Owerri's case was a typical war of attrition, and the Biafrans would have won it if they had heavy weapons. The Nigerians  were trapped and encircled in Owerri, but they rode around in tanks and armoured personnel carriers, and used heavy artillery to keep the Biafrans from taking the city several times.

So, in the end, though Biafra lost the war of attrition, it actually inflicted more military deaths on the Nigerians (last figure I saw was 250,000 dead Nigerian soldiers to 110,000 dead Biafran soldiers). Biafra also stopped fighting because too many civilians were starving to death.

I say that Biafra lost the war (not Nigeria winning the war) because the Biafrans were mentally prepared to fight a war of attrition as all nations fighting to secure their homeland from invaders.

Invaders hardly envisage or plan for attrition, and that explains Germany and Japan's loses in their foreign expeditions during World war II.

One of the Germany's typical war of attrition was the Battle of Stalingrad.

The Russians were able to win because they had vast parts of their country that the Germans hadn't reached, and they were able to use those parts to recover, and in building weapons including the legendary T-34 tanks that played critical role in their eventual victory over the Germans alongside other allies led by the US.

So, YES attrition is what really wins wars. 

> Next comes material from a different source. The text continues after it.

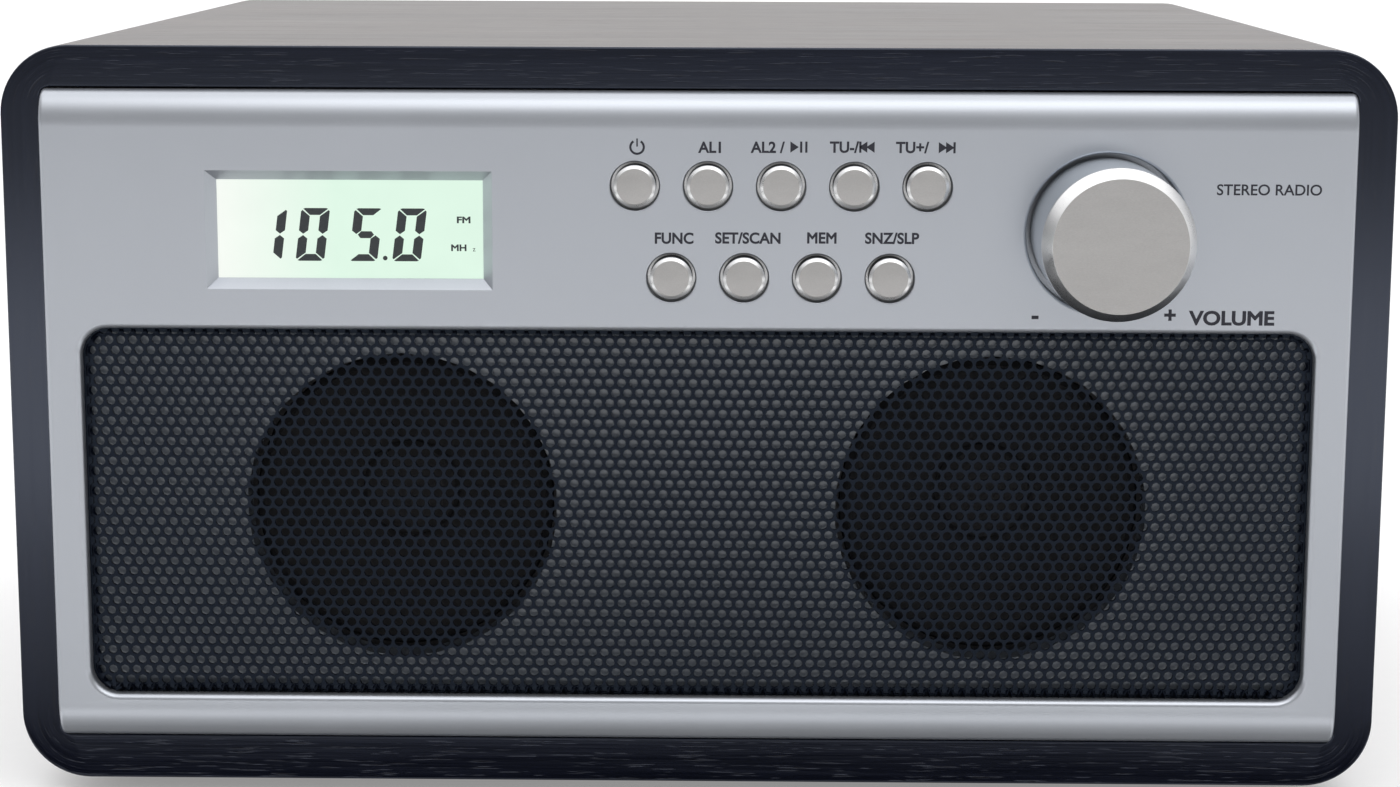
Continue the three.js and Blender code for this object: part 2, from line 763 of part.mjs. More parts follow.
// The moulded core that fills the skin and grips the encoder's shaft.
function knobCore() {
  const { radius, slope, shell } = KNOB;
  const outer = radius - shell - GAP;
  const frontY = knobFaceY + shell + GAP;
  const body = turned([
    [0, frontY], [KNOB_FACE_RADIUS - shell - 2 * GAP, frontY], [outer, knobFaceY + slope + GAP],
    [outer, coreBackY], [0, coreBackY],
  ], knobPlace, "y", MANY_SIDES);
  const bore = rod(ENCODER.shaftRadius + GAP, shaftFrontY - GAP, coreBackY + 1, knobPlace);
  return cut(body, bore);
}

const encoderY = CUP_FLOOR_Y + KNOB.cupWall + GAP;
const encoderBackY = BOARD.frontY - GAP;
const shaftBackY = encoderBackY - 2;

function encoderBody() {
  const housing = slab(
    rectangle(ENCODER.size, ENCODER.size, KNOB_X, CONTROL_Z), encoderY, encoderBackY,
  );
  const bush = rod(BUSH_RADIUS, BUSH_FRONT_Y, encoderY + 1, knobPlace);
  const bore = rod(ENCODER.shaftRadius + GAP, BUSH_FRONT_Y - 1, shaftBackY + GAP, knobPlace);
  return cut(join(housing, bush), bore);
}

const nutBackY = CUP_FLOOR_Y - GAP;
const nutInner = BUSH_RADIUS + GAP;
const encoderNut = pipe(
  nutInner + ENCODER.nutWall, nutInner, nutBackY - ENCODER.nutDepth, nutBackY, knobPlace,
);

add("volume_knob_shell", knobShell(), FINISH.satinMetal);
add("volume_knob_core", knobCore(), FINISH.blackPlastic);
add(
  "encoder_shaft", rod(ENCODER.shaftRadius, shaftFrontY, shaftBackY, knobPlace), FINISH.steel,
);
add("encoder_nut", encoderNut, FINISH.steel);
add("encoder_body", encoderBody(), FINISH.steel);

// ---------------------------------------------------------------- rear panel and its screws

const boardPegPlaces = [-1, 1].flatMap((side) =>
  [BOARD_BACK_Y - MAIN_BOARD.pegInset, BOARD_BACK_Y - MAIN_BOARD.depth + MAIN_BOARD.pegInset]
    .map((y) => [side * (MAIN_BOARD.width / 2 - MAIN_BOARD.pegInset), y]));

// Two shelf ribs that carry the main board, with the pegs that locate it.
function boardShelf() {
  const top = MAIN_BOARD.height - GAP;
  const ribs = [-1, 1].map((side) => {
    const x = side * (MAIN_BOARD.width / 2 - MAIN_BOARD.pegInset);
    return block(
      [x - MAIN_BOARD.rib / 2, BOARD_BACK_Y - MAIN_BOARD.depth, top - MAIN_BOARD.ribHeight],
      [x + MAIN_BOARD.rib / 2, REAR_INNER_Y + 1, top],
    );
  });
  const pegs = boardPegPlaces.map(([x, y]) =>
    rod(PEG.radius, top - 1, BOARD_TOP_Z + PEG.stickOut, [x, y, 0], "z", FEW_SIDES));
  return [...ribs, ...pegs];
}

function rearPanel() {
  const from = REAR_INNER_Y - 1;
  const to = REAR_Y + 1;
  const outline = roundedRectangle(
    2 * FACE.halfWidth, FACE.top - FACE.bottom, CABINET.innerRadius, 0, OPENING.z,
  );
  const slots = Array.from({ length: REAR.slots }, (_, i) => {
    const x = REAR.slotX + (i - (REAR.slots - 1) / 2) * REAR.slotPitch;
    return slab(rectangle(REAR.slotWidth, REAR.slotHeight, x, REAR.slotZ), from, to);
  });
  const jackHoles = Object.values(JACKS).map((jack) =>
    rod(jack.bore + jack.wall + GAP, from, to, [jack.x, 0, jackZ(jack)]));
  const [aerialX, , aerialZ] = AERIAL_AT;
  return cut(
    join(slab(outline, REAR_INNER_Y, REAR_Y), ...boardShelf()),
    ...slots,
    ...jackHoles,
    ...rodsAt(Object.values(SCREWS), SCREW.shank + GAP, from, to),
    rod(AERIAL.spigotRadius + GAP, from, to, [aerialX, 0, aerialZ]),
  );
}

add("rear_panel", rearPanel(), FINISH.blackPlastic);

// A pan-head screw with a cross recess.
function screw([x, z]) {
  const { shank, point, head, headDepth, length, slot } = SCREW;
  const headY = REAR_Y + GAP;
  const tipY = headY - length;
  const top = headY + headDepth;
  const blank = turned([
    [0, tipY], [shank, tipY + point], [shank, headY], [head, headY], [head, headY + headDepth / 2],
    [0.7 * head, top], [0, top],
  ], [x, 0, z], "y", FEW_SIDES);
  const arm = head / 2;
  const recess = [[arm, slot / 2], [slot / 2, arm]].map(([dx, dz]) =>
    block([x - dx, top - headDepth / 2, z - dz], [x + dx, top + 1, z + dz]));
  return cut(blank, ...recess);
}

for (const [name, place] of Object.entries(SCREWS))
  add(`${name}_screw`, screw(place), FINISH.steel);

// ---------------------------------------------------------------- main board

const mainBoardPlate = block(
  [-MAIN_BOARD.width / 2, BOARD_BACK_Y - MAIN_BOARD.depth, MAIN_BOARD.height],
  [MAIN_BOARD.width / 2, BOARD_BACK_Y, BOARD_TOP_Z],
);
const mainBoardHoles = boardPegPlaces.map(([x, y]) =>
  rod(PEG.radius + GAP, MAIN_BOARD.height - 1, BOARD_TOP_Z + 1, [x, y, 0], "z", FEW_SIDES));

add("main_board", cut(mainBoardPlate, ...mainBoardHoles), FINISH.circuitBoard);

// Height of the middle of a socket that stands on the main board.
function jackZ(jack) {
  return BOARD_TOP_Z + GAP + jack.size / 2;
}

// A socket on the back edge of the main board, with a round collar in the rear panel.
function jackBody(jack) {
  const backY = REAR_INNER_Y - GAP;
  const place = [jack.x, 0, jackZ(jack)];
  const housing = slab(
    rectangle(jack.size, jack.size, jack.x, jackZ(jack)), backY - jack.length, backY,
  );
  const boreFrontY = backY - 0.7 * jack.length;
  const body = cut(
    join(housing, rod(jack.bore + jack.wall, backY - 1, REAR_Y, place)),
    rod(jack.bore, boreFrontY, REAR_Y + 1, place, "y", FEW_SIDES),
  );
  return jack.pin
    ? join(body, rod(jack.pin, boreFrontY - 1, REAR_Y - 1, place, "y", FEW_SIDES))
    : body;
}

for (const [name, jack] of Object.entries(JACKS)) add(name, jackBody(jack), FINISH.blackPlastic);

// An extrusion of upright fins on a base.
function heatSink() {
  const { x, fromBack, width, base, fin, fins, finDepth, height } = PARTS_ON_BOARD.heatSink;
  const y = BOARD_BACK_Y - fromBack;
  const z = BOARD_TOP_Z + GAP;
  const plates = Array.from({ length: fins }, (_, i) => {
    const finX = x - width / 2 + fin / 2 + (i * (width - fin)) / (fins - 1);
    return standingBlock(fin, finDepth + 1, height, finX, y + (base + finDepth - 1) / 2, z);
  });
  return join(standingBlock(width, base, height, x, y, z), ...plates);
}

add("heat_sink", heatSink(), FINISH.heatSink);

const { tuner, capacitor } = PARTS_ON_BOARD;
add(
  "tuner_shield",
  standingBlock(
    tuner.width, tuner.depth, tuner.height,
    tuner.x, BOARD_BACK_Y - tuner.fromBack, BOARD_TOP_Z + GAP,
  ),
  FINISH.steel,
);
add(
  "filter_capacitor",
  rod(
    capacitor.radius, GAP, capacitor.height,
    [capacitor.x, BOARD_BACK_Y - capacitor.fromBack, BOARD_TOP_Z], "z",
  ),
  FINISH.blackPlastic,
);

// ---------------------------------------------------------------- aerial

const [pivotX, pivotY, pivotZ] = AERIAL_AT;

// The head turns in the rear panel, and its two ears carry the hinge pin of the rod.
function aerialHead() {
  const { spigotRadius, spigotLength, headRadius, headDepth, ear, earReach, lug, pinRadius } = AERIAL;
  const place = [pivotX, 0, pivotZ];
  const frontY = REAR_Y + GAP;
  const disc = rod(headRadius, frontY, frontY + headDepth, place);
  const spigot = rod(spigotRadius, REAR_INNER_Y - spigotLength, frontY + 1, place);
  const inner = lug / 2 + GAP;
  const ears = [-1, 1].map((side) =>
    block(
      [pivotX - earReach, frontY + headDepth - 1, pivotZ + side * inner],
      [pivotX + earReach, pivotY + AERIAL.radius, pivotZ + side * (inner + ear)],
    ));
  const hole = rod(
    pinRadius + GAP, -inner - ear - 1, inner + ear + 1, AERIAL_AT, "z", FEW_SIDES,
  );
  return cut(join(disc, spigot, ...ears), hole);
}

const pinHalf = AERIAL.lug / 2 + GAP + AERIAL.ear;
add("aerial_head", aerialHead(), FINISH.blackPlastic);
add(
  "aerial_hinge_pin",
  rod(AERIAL.pinRadius, -pinHalf, pinHalf, AERIAL_AT, "z", FEW_SIDES),
  FINISH.steel,
);

// The outermost section: a flat lug on the hinge pin, a solid plug and the tube.
function aerialRoot() {
  const { radius, wall, length, rootClear, plug, lug, lugRadius, pinRadius } = AERIAL;
  const eye = rod(lugRadius, -lug / 2, lug / 2, AERIAL_AT, "z");
  const neck = block(
    [pivotX - rootClear - 1, pivotY - lugRadius, pivotZ - lug / 2],
    [pivotX, pivotY + lugRadius, pivotZ + lug / 2],
  );
  const tube = rod(radius, -length, -rootClear, AERIAL_AT, "x");
  const bore = rod(radius - wall, -length - 1, -rootClear - plug, AERIAL_AT, "x");
  const hole = rod(pinRadius + GAP, -lug, lug, AERIAL_AT, "z", FEW_SIDES);
  return cut(join(eye, neck, cut(tube, bore)), hole);
}

add("aerial_section_1", aerialRoot(), FINISH.chrome);

const innermost = AERIAL.sections - 1;
AERIAL_RADII.slice(1).forEach((radius, i) => {
  const section = i + 1;
  const inner = -AERIAL.rootClear - AERIAL.plug - section * AERIAL.step;
  const outer = -AERIAL.length - section * AERIAL.step;
  if (section < innermost) {
    const tube = pipe(radius, radius - AERIAL.wall, outer, inner, AERIAL_AT, "x");
    add(`aerial_section_${section + 1}`, tube, FINISH.chrome);
    return;
  }
  const tip = turned([
    [0, outer - AERIAL.tipLength], [0.7 * AERIAL.tipRadius, outer - AERIAL.tipLength],
    [AERIAL.tipRadius, outer - 0.75 * AERIAL.tipLength], [AERIAL.tipRadius, outer], [0, outer],
  ], AERIAL_AT, "x");
  const wire = rod(radius, outer - 1, inner, AERIAL_AT, "x");
  add(`aerial_section_${section + 1}`, join(wire, tip), FINISH.chrome);
});

// ---------------------------------------------------------------- feet

const footX = CABINET.width / 2 - FOOT.fromSide;
for (const [side, x] of [["left", -footX], ["right", footX]])
  for (const [end, y] of [["front", FOOT.fromEnd], ["rear", CABINET.depth - FOOT.fromEnd]]) {
    const { radius, height, chamfer } = FOOT;
    const profile = [[0, -height], [radius - chamfer, -height], [radius, chamfer - height],
      [radius, -GAP], [0, -GAP]];
    add(`${end}_${side}_foot`, turned(profile, [x, y, 0], "z"), FINISH.rubber);
  }

// ---------------------------------------------------------------- the whole radio

const rearmostY = pivotY + AERIAL.radius;
radio.position.set(0, -(knobFaceY + rearmostY) / 2, FOOT.height);

const model = new THREE.Group();
model.add(radio);

export default model;
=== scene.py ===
"""Looks of a tabletop stereo clock radio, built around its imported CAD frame.

The radio is a veneered wooden tube with a moulded silver front. Each sub-assembly is a class that
models its own pieces in metres, in the frame's own coordinates, and dresses them in procedural
finishes. Front is towards -Y, and up is +Z.
"""

from __future__ import annotations

import logging
import math
from collections.abc import Callable, Iterator, Sequence
from contextlib import contextmanager
from dataclasses import dataclass, field, replace
from enum import Enum

import bpy
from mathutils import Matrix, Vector

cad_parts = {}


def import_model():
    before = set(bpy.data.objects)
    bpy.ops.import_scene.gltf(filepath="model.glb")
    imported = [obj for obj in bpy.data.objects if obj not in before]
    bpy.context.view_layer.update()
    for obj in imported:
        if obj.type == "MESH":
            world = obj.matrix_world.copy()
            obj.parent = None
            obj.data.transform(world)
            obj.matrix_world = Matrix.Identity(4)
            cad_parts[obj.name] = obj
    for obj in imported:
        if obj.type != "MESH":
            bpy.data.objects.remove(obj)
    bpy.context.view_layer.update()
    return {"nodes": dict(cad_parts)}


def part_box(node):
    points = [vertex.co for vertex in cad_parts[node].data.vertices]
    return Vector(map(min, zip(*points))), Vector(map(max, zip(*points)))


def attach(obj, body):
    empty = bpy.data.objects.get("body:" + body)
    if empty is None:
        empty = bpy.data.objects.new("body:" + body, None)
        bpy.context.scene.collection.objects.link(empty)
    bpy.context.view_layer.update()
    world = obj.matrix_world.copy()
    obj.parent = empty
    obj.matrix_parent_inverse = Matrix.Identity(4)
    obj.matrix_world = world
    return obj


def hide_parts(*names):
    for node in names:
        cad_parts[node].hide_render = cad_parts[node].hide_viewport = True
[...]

And Yes home forces are better prepared mentally for attrition, than invading forces.
Home forces only lose in cases of extreme poor preparation for war.

Next time anybody tells you that they would deliver a "quick and decisive victory" against a foreign country on a foreign turf, please ask them for detailed plans because it never goes as planned.

Even when such victory is won, it is mostly Pyrrhic.